Considering only
Why is this so?
For any particular cabin assume a very (over)simplified scenario of three fare buckets:
$100 - $200 - $300
An Open ticket can be used in the near future or up to almost a year ahead. The airline has no idea when it might be used, so effectively has to price the ticket at $300 for the return trip, in case they have already sold out of the cheaper seats when the Open ticket coupon is tied to a specific flight. If they priced it any less passengers would just switch from booking the $300 bucket (when that was all that remained available) to an Open ticket.
So if you planned to fly the very next day when there is only one seat left in the cabin, airlines are not going to sell it to you for less than $300 when there is still a good chance that someone travelling at very short notice will want that last seat, even at $300.
On the other hand, if a return date is chosen by the passenger the airline may well price the return as one of the cheaper buckets. "Oh! The first fight out on Jan 2, 2018 – not yet sold even one seat on that flight, $200 will do nicely". Hence relative to say an Open ticket from another airline this airline is more likely to get your business.
Even a modest change fee places some pressure on a passenger to choose a 'sensible' return date so gives airlines some indication of when to close one bucket for further bookings and charge more for the next seat. For example, if enough passengers choose, In January, say mid November as their return dates the airline may decline to offer the $100 bucket price for mid November to anyone booking after January, even if up to January not even one $100 seat has been sold. Put another way, even indication of a general intention is valuable to the airlines who can expand and contract the bucket sizes to suit themselves. It does not matter to the airlines that PAX A booked Nov 15, PAX B booked Nov 16 and PAX C booked Nov 17 and they all changed their reservations if it ends up that PAX A flew Nov 16, PAX B flew Nov 17 and PAX C flew Nov 15 – for these three passengers they still have to provide one seat on each day.

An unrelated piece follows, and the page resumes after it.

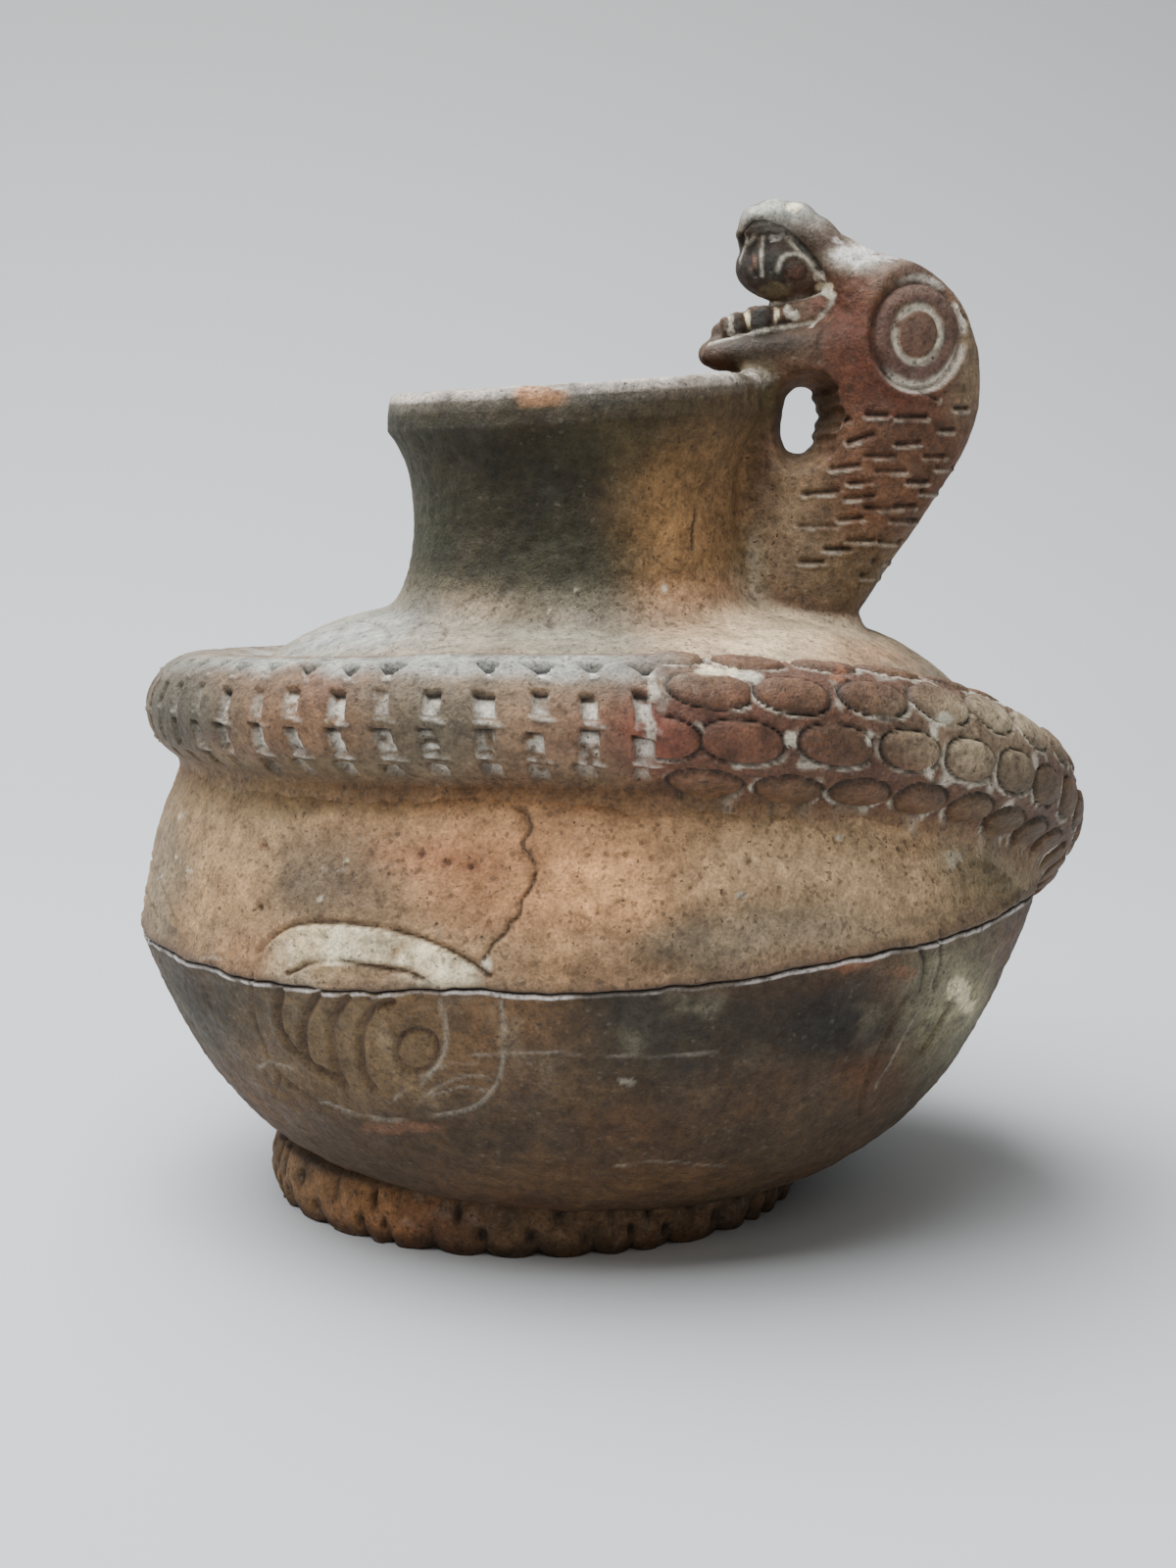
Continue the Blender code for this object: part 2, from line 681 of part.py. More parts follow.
def handle_hole():
    """Cutter for the hole between throat and neck, an hourglass along Y."""
    centre = drawn(*HOLE_PLACE)
    rings = []
    for y, flare in ((-1.0, 1.6), (-0.35, 1.0), (0.0, 0.0), (0.35, 1.0), (1.0, 1.6)):
        ring = []
        for i in range(HOLE_SIDES):
            turn = 2 * math.pi * i / HOLE_SIDES
            rise = (HOLE_HALF_HEIGHT + flare * HOLE_FLARE) * math.sin(turn)
            side = (HOLE_HALF_WIDTH + flare * HOLE_FLARE) * math.cos(turn)
            lean = HOLE_LEAN * rise
            ring.append(centre + Vector((side + lean, 0.5 * y * HOLE_CUT_LENGTH, rise)))
        rings.append(ring)
    return solid_from_rings("handle_hole", rings)


def middle_of(thing):
    """Middle of the box round a finished solid, at the level of the ground."""
    depsgraph = bpy.context.evaluated_depsgraph_get()
    corners = [Vector(corner) for corner in thing.evaluated_get(depsgraph).bound_box]
    low = [min(corner[k] for corner in corners) for k in range(2)]
    high = [max(corner[k] for corner in corners) for k in range(2)]
    return Vector((0.5 * (low[0] + high[0]), 0.5 * (low[1] + high[1]), 0.0))


def build():
    """Builds the vessel from its guides and sets the frame's origin under its middle."""
    clear_scene()
    vessel = turned("effigy_vessel", outer_profile, LATHE_SIDES)
    vessel.data.materials.append(clay())
    combine(vessel, foot_ring(), "UNION")
    combine(vessel, serpent_coil(), "UNION", "MANIFOLD")
    combine(vessel, turned("cavity", inner_profile, CAVITY_SIDES), "DIFFERENCE")
    modelled = [serpent_neck(), limb("upper_jaw", UPPER_JAW), limb("lower_jaw", LOWER_JAW)]
    modelled += [palate()] + teeth()
    for piece in modelled:
        combine(vessel, piece, "UNION", "MANIFOLD")
    for socket in eye_sockets():
        combine(vessel, socket, "DIFFERENCE", "MANIFOLD")
    combine(vessel, eyes(), "UNION", "MANIFOLD")
    combine(vessel, handle_hole(), "DIFFERENCE", "MANIFOLD")
    vessel.data.shade_smooth()
    vessel.data.set_sharp_from_angle(angle=math.radians(35))
    origin = bpy.data.objects.new("origin", None)
    bpy.context.scene.collection.objects.link(origin)
    shift = middle_of(vessel)
    for thing in bpy.context.scene.collection.objects:
        if thing.type == "MESH":
            thing.parent = origin
    origin.location = -shift


build()
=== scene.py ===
"""Looks of the effigy vessel: a hand-built jar of fired clay with a serpent coiled round it.

The surfaces are worked out in millimetres from the axis of the belly, with Z up, the serpent's
neck on the +X side and the front facing -Y. Azimuths run from +X towards +Y. Each call of noise and
its kin names the size of the lumps in millimetres and a seed of its own, and each call of ramp the
values between which a look comes in or goes out.
"""

import math

import bpy
import numpy as np
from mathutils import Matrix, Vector


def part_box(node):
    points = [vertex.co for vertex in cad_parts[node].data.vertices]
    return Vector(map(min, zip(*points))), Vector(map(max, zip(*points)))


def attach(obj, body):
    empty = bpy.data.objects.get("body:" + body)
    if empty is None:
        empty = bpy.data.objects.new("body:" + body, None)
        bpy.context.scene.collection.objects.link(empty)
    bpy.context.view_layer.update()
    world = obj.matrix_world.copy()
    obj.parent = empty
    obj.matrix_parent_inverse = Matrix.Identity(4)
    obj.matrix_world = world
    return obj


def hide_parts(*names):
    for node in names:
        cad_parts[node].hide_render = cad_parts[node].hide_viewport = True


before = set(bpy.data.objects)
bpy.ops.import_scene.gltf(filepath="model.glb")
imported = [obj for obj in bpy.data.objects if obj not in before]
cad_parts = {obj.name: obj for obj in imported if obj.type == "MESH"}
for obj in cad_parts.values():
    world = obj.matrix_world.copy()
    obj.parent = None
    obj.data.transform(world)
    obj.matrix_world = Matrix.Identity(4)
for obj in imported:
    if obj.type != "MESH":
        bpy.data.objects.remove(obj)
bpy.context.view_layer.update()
VESSEL = "effigy_vessel"
MM = 0.001

# Sizes of the jar, as the solid has them
BELLY_RADIUS = 100.1
SEAM_HEIGHT = 66.8
SEAM_RISE = 5.3
BOWL_UNDERSIDE = 3.5
DOME_TOP = 131.0
WALL = 7.0
BOWL_TURN = 1.15
DOME_TURN = 1.6
SQUARENESS = 4.0
NECK_OFFSET = -2.7
NECK_ROOT_RADIUS = 41.0
NECK_ROOT_HEIGHT = 129.5
WAIST_RADIUS = 36.0
WAIST_HEIGHT = 151.0
RIM_RADIUS = 41.9
RIM_HEIGHT = 180.0
RIM_RISE = 2.4
LIP_DROP = 8.5
NECK_WALL = 6.2
RIM_FLARE = 2.6
ROOT_FLARE = 2.2
ROOT_FILLET = 2.6
LIP_START = RIM_HEIGHT - LIP_DROP
LIP_HALF_HEIGHT = 0.45 * LIP_DROP
LIP_MIDDLE = RIM_HEIGHT - LIP_HALF_HEIGHT
LIP_MIDDLE_RADIUS = RIM_RADIUS - 0.5 * NECK_WALL
FOOT_RADIUS = 60.6
FOOT_WIDTH = 11.0
FOOT_HEIGHT = 13.0
FOOT_OFFSET = -12.1
FOOT_LOBES = 36
HIDDEN_UNDER_FOOT = 50.0

# The serpent's body: azimuth, climb from seam to dome, stand-off and thickness in coil radii
COIL_RADIUS = 12.6
COIL_ROUTE = [
    (24.0, 0.705, -0.67, 0.63),
    (55.0, 0.665, 0.0, 0.9),
    (90.0, 0.611, 0.32, 0.96),
    (135.0, 0.606, 0.33, 0.97),
    (180.0, 0.681, 0.32, 0.96),
    (225.0, 0.741, 0.51, 0.98),
    (270.0, 0.766, 0.62, 1.0),
    (305.0, 0.681, 0.57, 1.1),
    (322.0, 0.575, 0.4, 1.1),
    (337.0, 0.427, 0.16, 1.07),
    (350.0, 0.271, -0.06, 1.03),
    (361.0, 0.117, -0.19, 0.98),
    (371.0, -0.025, -0.19, 0.92),
    (382.0, -0.147, -0.17, 0.81),
    (394.0, -0.229, -0.16, 0.63),
    (404.0, -0.267, -0.16, 0.41),
]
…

In reality, when not an Open ticket there is often not only a change fee but repricing. That is a fall back for the airline. You choose a date where the $200 bucket is available and they get your business (rather than another airline that offers Open returns that are priced towards a "worst case" scenario for them). Change your mind to another flight where the $200 bucket is still available and there is no change in price from 'repricing'. You are happy and all the airline suffers is some administration cost (covered by the change fee), so they are happy – you'll choose them again!
Change your mind to a much busier flight and "That'll be $100". For you probably still cheaper overall than two singles (even if not as cheap as it might have been had you stuck to your original schedule), each booked at short notice, and for the airline no loss of revenue – they might have been 'guaranteed' to sell 'your' seat for $300 to someone else if not to you, but their revenue for it from you totals $300 anyway.
I suspect another factor of significance is the switch over from paper to e-tickets. It is much easier to track use of e-tickets than it is paper ones since the records are already electronic. For example by visiting a website's page for your booking reference. Hence it is likely a far higher proportion of e-tickets sold lead to occupied seats than was the case for paper tickets. Open tickets were more popular with business travellers than for those on holiday. The latter often had planned an itinerary in great detail to fit in as much as possible in their vacation of limited duration and knew exactly when they had to be back at work. Business travellers often had not enough idea of how long their work away was going to take to be certain of suitable timing for their return flight.
In my experience, very many business travellers with an Open ticket that could not catch the first flight back from that airline, once their work was finished, (or found they would not be able to return directly, say more business elsewhere first) would simply choose a different airline (buy a new single) or book a new destination, or take the train, even hire a car and drive themselves instead.
Being for business naturally they would claim on expenses the other airline's ticket, or the one to the new destination, or the train fare or the car hire cost. This though only after they had returned. But their Open ticket may have been billed months before. This often resulted in a failure to submit the unused return coupon for credit. As mentioned in Difference between electronic ticket and paper ticket? A Paper Ticket is a akin to a bearer instrument, meaning, the paper itself represents value. So one airline was keeping the revenue from a return while only providing travel one way. Often enough that Open returns were quite attractive for them. As mentioned, they became much less so once tracking of unused legs was improved.